>> BEGIN Data provided

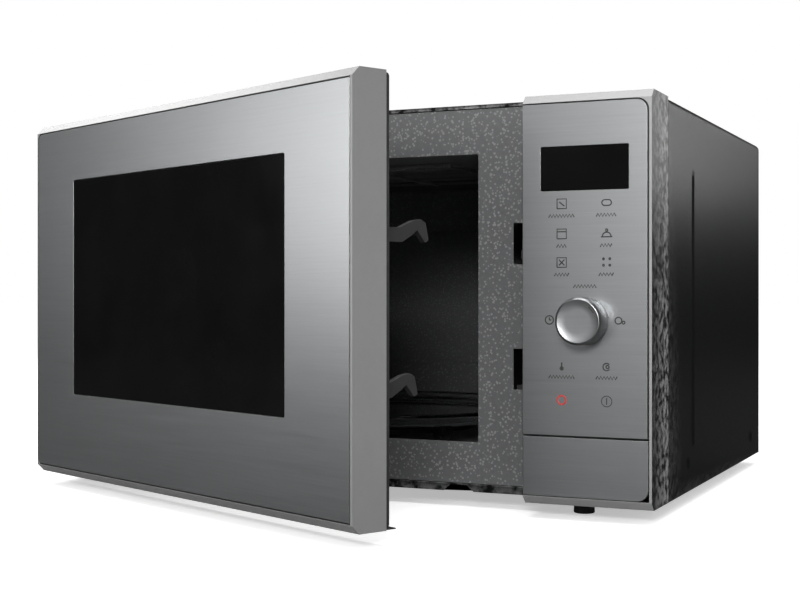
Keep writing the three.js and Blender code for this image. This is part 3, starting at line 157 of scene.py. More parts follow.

>> END Data provided
>> BEGIN Data provided

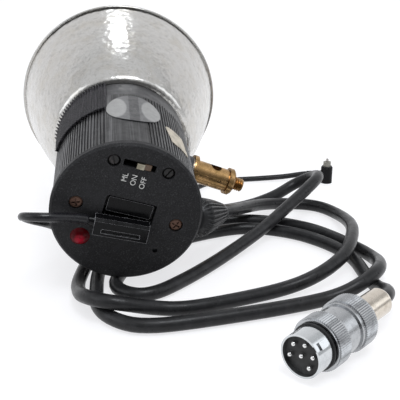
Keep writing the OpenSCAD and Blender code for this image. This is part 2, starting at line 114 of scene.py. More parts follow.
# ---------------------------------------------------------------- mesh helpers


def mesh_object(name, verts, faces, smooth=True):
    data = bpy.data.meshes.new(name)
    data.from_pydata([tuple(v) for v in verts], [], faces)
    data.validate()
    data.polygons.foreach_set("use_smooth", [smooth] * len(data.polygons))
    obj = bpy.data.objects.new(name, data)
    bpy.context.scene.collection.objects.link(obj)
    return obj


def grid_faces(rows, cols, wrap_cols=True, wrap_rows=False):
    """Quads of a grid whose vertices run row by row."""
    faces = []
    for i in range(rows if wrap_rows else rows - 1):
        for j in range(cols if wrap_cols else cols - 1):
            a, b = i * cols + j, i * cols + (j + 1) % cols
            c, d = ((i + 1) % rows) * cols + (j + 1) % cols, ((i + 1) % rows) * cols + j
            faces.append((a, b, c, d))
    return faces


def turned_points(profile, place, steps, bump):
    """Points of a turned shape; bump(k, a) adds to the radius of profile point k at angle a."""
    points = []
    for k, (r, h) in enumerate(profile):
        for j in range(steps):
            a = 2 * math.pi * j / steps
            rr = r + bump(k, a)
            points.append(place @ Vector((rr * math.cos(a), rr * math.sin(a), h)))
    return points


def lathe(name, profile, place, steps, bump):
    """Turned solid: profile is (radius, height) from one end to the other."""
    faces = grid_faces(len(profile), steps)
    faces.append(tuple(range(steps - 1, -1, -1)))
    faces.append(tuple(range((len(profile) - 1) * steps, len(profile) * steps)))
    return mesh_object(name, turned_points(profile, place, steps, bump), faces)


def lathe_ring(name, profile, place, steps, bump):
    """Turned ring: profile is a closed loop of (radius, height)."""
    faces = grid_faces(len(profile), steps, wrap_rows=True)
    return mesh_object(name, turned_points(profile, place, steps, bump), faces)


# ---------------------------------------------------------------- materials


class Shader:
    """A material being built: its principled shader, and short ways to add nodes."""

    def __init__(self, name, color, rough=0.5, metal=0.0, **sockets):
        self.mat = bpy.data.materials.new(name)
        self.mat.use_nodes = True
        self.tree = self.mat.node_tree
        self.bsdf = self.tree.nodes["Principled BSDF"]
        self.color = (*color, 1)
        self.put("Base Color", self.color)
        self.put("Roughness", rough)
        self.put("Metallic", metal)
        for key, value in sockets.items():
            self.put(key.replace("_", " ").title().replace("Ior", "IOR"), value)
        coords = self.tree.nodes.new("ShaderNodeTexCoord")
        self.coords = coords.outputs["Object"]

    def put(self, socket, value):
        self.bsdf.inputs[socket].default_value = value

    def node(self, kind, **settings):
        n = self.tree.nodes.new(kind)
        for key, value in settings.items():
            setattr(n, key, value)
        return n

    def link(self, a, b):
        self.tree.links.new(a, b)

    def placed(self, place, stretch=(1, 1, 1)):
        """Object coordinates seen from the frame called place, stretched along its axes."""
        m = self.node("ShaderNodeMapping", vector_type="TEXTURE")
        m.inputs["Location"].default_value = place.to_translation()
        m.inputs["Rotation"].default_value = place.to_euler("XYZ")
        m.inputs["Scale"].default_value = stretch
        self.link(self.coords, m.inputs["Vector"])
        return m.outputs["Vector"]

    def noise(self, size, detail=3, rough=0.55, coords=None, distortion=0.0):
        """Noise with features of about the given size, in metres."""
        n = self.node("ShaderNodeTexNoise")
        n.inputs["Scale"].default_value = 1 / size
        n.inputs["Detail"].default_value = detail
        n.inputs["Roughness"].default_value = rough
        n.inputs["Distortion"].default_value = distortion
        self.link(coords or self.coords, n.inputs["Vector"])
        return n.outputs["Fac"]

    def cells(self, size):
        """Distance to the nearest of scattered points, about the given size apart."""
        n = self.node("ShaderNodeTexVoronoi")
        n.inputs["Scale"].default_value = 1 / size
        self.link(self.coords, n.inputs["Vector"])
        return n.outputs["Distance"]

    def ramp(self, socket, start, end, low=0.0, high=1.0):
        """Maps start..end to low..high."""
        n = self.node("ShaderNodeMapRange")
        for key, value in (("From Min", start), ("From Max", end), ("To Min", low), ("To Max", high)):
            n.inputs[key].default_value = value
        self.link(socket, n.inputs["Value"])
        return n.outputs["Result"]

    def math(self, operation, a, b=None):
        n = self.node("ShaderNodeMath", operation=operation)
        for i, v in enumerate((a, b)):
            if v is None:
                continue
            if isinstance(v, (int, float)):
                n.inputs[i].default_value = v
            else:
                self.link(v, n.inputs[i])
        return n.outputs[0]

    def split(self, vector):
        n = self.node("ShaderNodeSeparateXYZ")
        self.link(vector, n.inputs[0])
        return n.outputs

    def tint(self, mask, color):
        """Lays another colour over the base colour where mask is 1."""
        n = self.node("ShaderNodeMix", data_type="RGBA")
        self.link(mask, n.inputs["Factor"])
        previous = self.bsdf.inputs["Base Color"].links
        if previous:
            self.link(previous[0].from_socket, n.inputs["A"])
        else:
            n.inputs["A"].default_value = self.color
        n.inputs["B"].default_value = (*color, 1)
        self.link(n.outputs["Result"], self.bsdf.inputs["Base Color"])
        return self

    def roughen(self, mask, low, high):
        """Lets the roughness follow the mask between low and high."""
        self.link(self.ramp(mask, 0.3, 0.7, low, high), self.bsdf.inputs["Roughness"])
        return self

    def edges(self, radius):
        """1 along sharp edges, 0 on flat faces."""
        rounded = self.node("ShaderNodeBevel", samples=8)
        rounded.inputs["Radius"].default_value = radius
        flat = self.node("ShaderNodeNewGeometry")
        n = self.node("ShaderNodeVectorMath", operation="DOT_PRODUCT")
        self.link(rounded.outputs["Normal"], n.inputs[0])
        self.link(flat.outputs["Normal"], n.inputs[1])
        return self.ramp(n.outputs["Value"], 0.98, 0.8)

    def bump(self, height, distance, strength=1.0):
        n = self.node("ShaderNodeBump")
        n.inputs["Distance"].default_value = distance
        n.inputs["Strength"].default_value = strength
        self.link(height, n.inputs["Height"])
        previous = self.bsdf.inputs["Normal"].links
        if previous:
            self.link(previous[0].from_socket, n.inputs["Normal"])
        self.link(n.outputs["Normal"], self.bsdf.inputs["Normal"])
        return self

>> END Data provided

- **Given request**: Your task is to quote exactly the lines beginning with the one that contains "Keep writing the OpenSCAD" and ending with the one that contains "return faces", with nothing left out or added.

- **Answer to the exercise**:
Keep writing the OpenSCAD and Blender code for this image. This is part 2, starting at line 114 of scene.py. More parts follow.
# ---------------------------------------------------------------- mesh helpers


def mesh_object(name, verts, faces, smooth=True):
    data = bpy.data.meshes.new(name)
    data.from_pydata([tuple(v) for v in verts], [], faces)
    data.validate()
    data.polygons.foreach_set("use_smooth", [smooth] * len(data.polygons))
    obj = bpy.data.objects.new(name, data)
    bpy.context.scene.collection.objects.link(obj)
    return obj


def grid_faces(rows, cols, wrap_cols=True, wrap_rows=False):
    """Quads of a grid whose vertices run row by row."""
    faces = []
    for i in range(rows if wrap_rows else rows - 1):
        for j in range(cols if wrap_cols else cols - 1):
            a, b = i * cols + j, i * cols + (j + 1) % cols
            c, d = ((i + 1) % rows) * cols + (j + 1) % cols, ((i + 1) % rows) * cols + j
            faces.append((a, b, c, d))
    return faces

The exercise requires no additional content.